OBITUARY

Jerry Benjamin, prominent Milwaukee Jewish leader, businessman, activist, dies at 67

Sophie Carson
Milwaukee Journal Sentinel
Jerry Benjamin, a prominent Milwaukee Jewish community leader, businessman, political consultant and activist, died May 11 at age 67.

Before Jerry Benjamin died May 11, he found himself at the center of history in seemingly countless instances.

Name it, and Benjamin had a hand in creating it — or advocating for it. He helped found the Lake Park Synagogue; he shepherded Milwaukee firm A.B. Data as it handled Barack Obama’s campaign mail and undertook a mission to find all Holocaust survivors; he led a strike outside the U.S. Embassy in Tel Aviv after the Kent State shootings; he wrote speeches for astronaut John Glenn.

The list goes on and on for the prominent Milwaukee Jewish community leader, activist, political consultant and businessman. Benjamin died at age 67 from complications stemming from a bone marrow transplant, his son Ariel said.

He was a renaissance man on a mission to help the less fortunate, Ariel said. To Benjamin, no feat was impossible.

“Limitation didn’t exist. Conceptually, it didn’t exist,” Ariel said. “He had a brilliant mind and the ability to get things done.”

Benjamin’s cousin Michael Maistelman, a Milwaukee lawyer, recalled he was larger than life, commanding a room when he entered. His business partner, Chuck Pruitt, called him a force of nature.

“He lived more lives than 10 separate individuals would have,” Maistelman said. “He was a mover and shaker, but he was very humble about it all.”

Two people close to Benjamin described him as a mensch, the Yiddish term for a person with integrity. Ivy-League-educated, he consulted with presidents and top politicians — but from a Milwaukee home base. He wanted to do what he could to change the world, Ariel said, only working for causes in which he believed. Maistelman summed it up: Benjamin was a down-to-earth gentleman.

Born in 1951, Benjamin grew up in Ohio, attending Case Western Reserve University and later earning a master’s degree in education at Harvard University. In an early example of his drive to succeed, Benjamin as executive director of the Maimonides Day School outside Boston raised $1 million for the school in an auction filled with items celebrities donated to the cause, Ariel said. He had written to “every celebrity you could think of from 1978” asking for items.

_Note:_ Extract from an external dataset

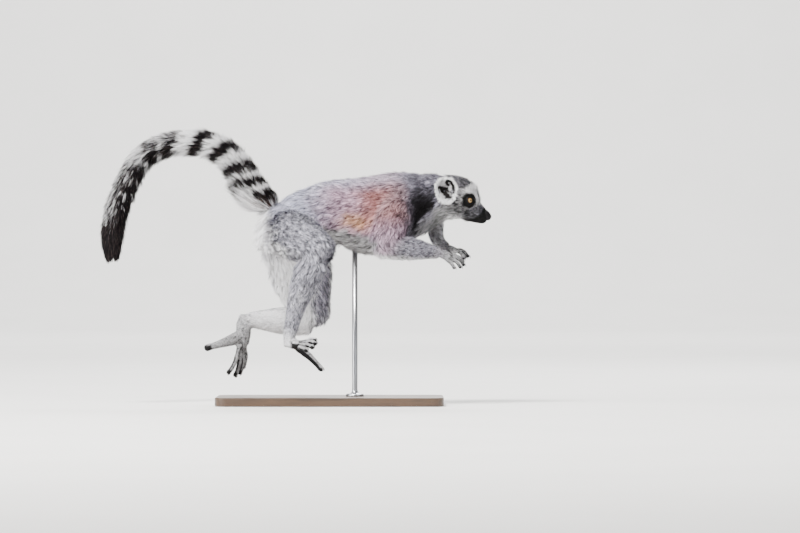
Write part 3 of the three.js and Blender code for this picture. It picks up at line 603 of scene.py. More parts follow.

Benjamin also co-founded the Coalition for Alternatives in Jewish Education, a national Jewish educators’ conference still in operation today. His interest in education continued later in life, too — he served on the board for the Milwaukee Institute of Art & Design for 13 years.

And Benjamin’s Jewish roots led him to leadership roles in Milwaukee’s Jewish community. He served as Lake Park Synagogue’s first president and as the president of the Milwaukee Jewish Federation.

All these positions meant Benjamin got to know hundreds of people. They all felt a personal connection to him, Ariel said. The family estimates they got more than 1,000 messages of condolence after Benjamin’s death.

“He had a way of causing everyone around him to feel like they were the most important person to him,” Ariel said.

As one of three managing directors at A.B. Data in Milwaukee, Benjamin was the “ideas guy,” partner Bruce Arbit said.

“Jerry was very much the anti-businessman,” Arbit said. “He didn’t think outside the box — he never saw the box.”

Benjamin along with his two partners at A.B. Data handled all mail for both of Barack Obama’s presidential campaigns and managed other nonprofits’ and politicians’ marketing. Notably, the company worked to identify the world’s Holocaust survivors and their families — who could be eligible for reparations through the International Commission on Holocaust Era Insurance Claims.

Benjamin helmed the firm’s efforts to contact millions of people in hard-to-reach places around the world, including the Eastern European population of Roma, also known as Gypsies. It was the largest class-action case in history at its time around the turn of the millennium, Arbit said.

The company reported it reached more than 2.5 million people in 109 countries to inform them about the possibility they could receive money. Survivors, heirs and families ultimately received $306 million through the commission’s work.

The task was enormous, Benjamin’s business partners said, but he didn’t balk at the obstacles. For Benjamin, this was about helping right a wrong. 

His work with the commission — and the nonprofits and the candidates, and every cause he championed over his 67 years — embodied Benjamin’s entrepreneurial, problem-solving spirit and his giving heart.

His wide-reaching impact is partly why Benjamin’s family and partners are so devastated he’s gone.

“There will be countless organizations and institutions and people that have benefited from his advice and his big ideas that can no longer take advantage of that,” Maistelman said.

Benjamin is survived by his wife, Cindy; his sons, Ariel and Nadav; his brother, Sheldon; and his mother, Edith.